After being gone 9 months, I don’t have a ton of community back home. Invite me to group things! Invite me to get coffee! Let’s go to the beach! Also know: I reallyyyyy want to hear about your life too! People express to me a lot that they feel bad about talking too much about themselves because they don’t think it’s important enough in comparison. Seriously not true. I really desire to hear about your lives this past year as well. I have missed big moments. I genuinely care about your lives. Talking about the race and racking my brain for memories and answering questions all the time can get draining. Sometimes I just want to sit and listen. To be reminded in such a good way that life went on while I was gone. (the world race bubble is real people)

 

Don’t stress too much about how it will look when I come home. Transition is a part of life. Please remember that I’m still me. Really different, but still me. I’m the same Cat that sticks my head out the window and sings all the words wrong to every song. I’m the same Cat that loves acai and gets excited when it’s sunset time.
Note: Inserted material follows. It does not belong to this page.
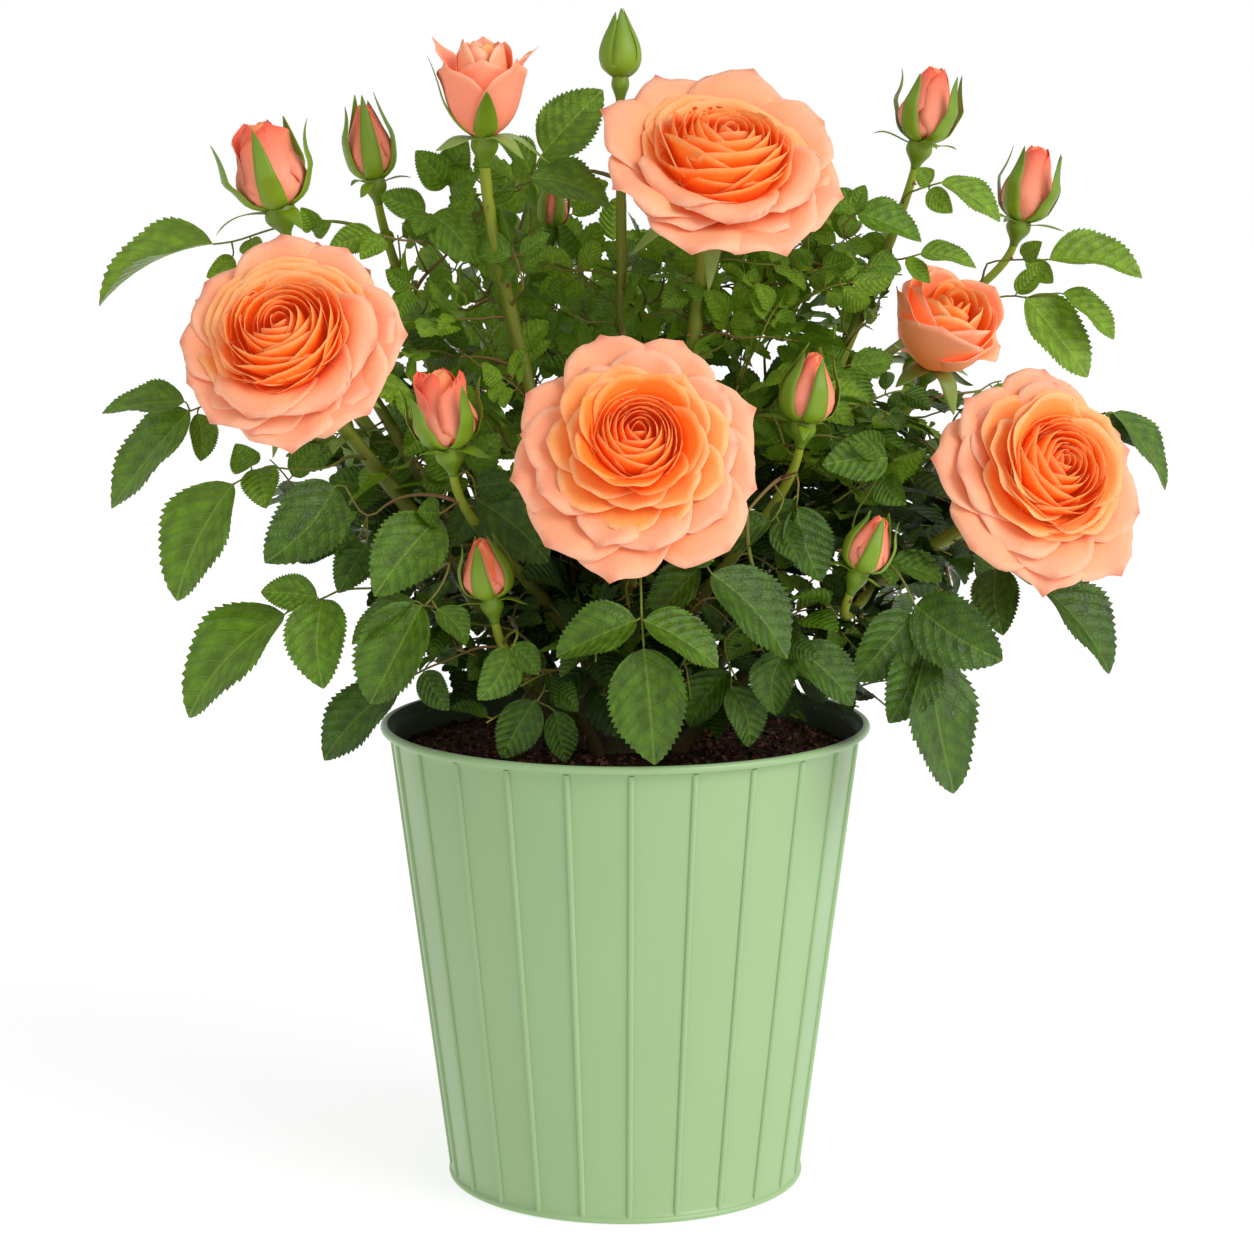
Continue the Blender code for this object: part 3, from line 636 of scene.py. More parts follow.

I’m the same Cat that loves Chinchilly lavender-grey nail polish, and indie music, and old movies, and tears up whenever someone else cries because I empathize with the emotional response behind crying. I still have that same determined fighter spirit, and that soft vulnerable side, and am passionate about so much I’m surprised I even have any passion left. 

 

The take-away from this: I am coming home. And transition is hard. And it will be okay. 

 

Thank you from the bottom of my heart for all of the love. America, I’ll see you soooooo soon!

 

XOXO, Cat

 

P.S Prayer request!!! Going home, I’m praying for my heart to be so filled with patience, peace, and love!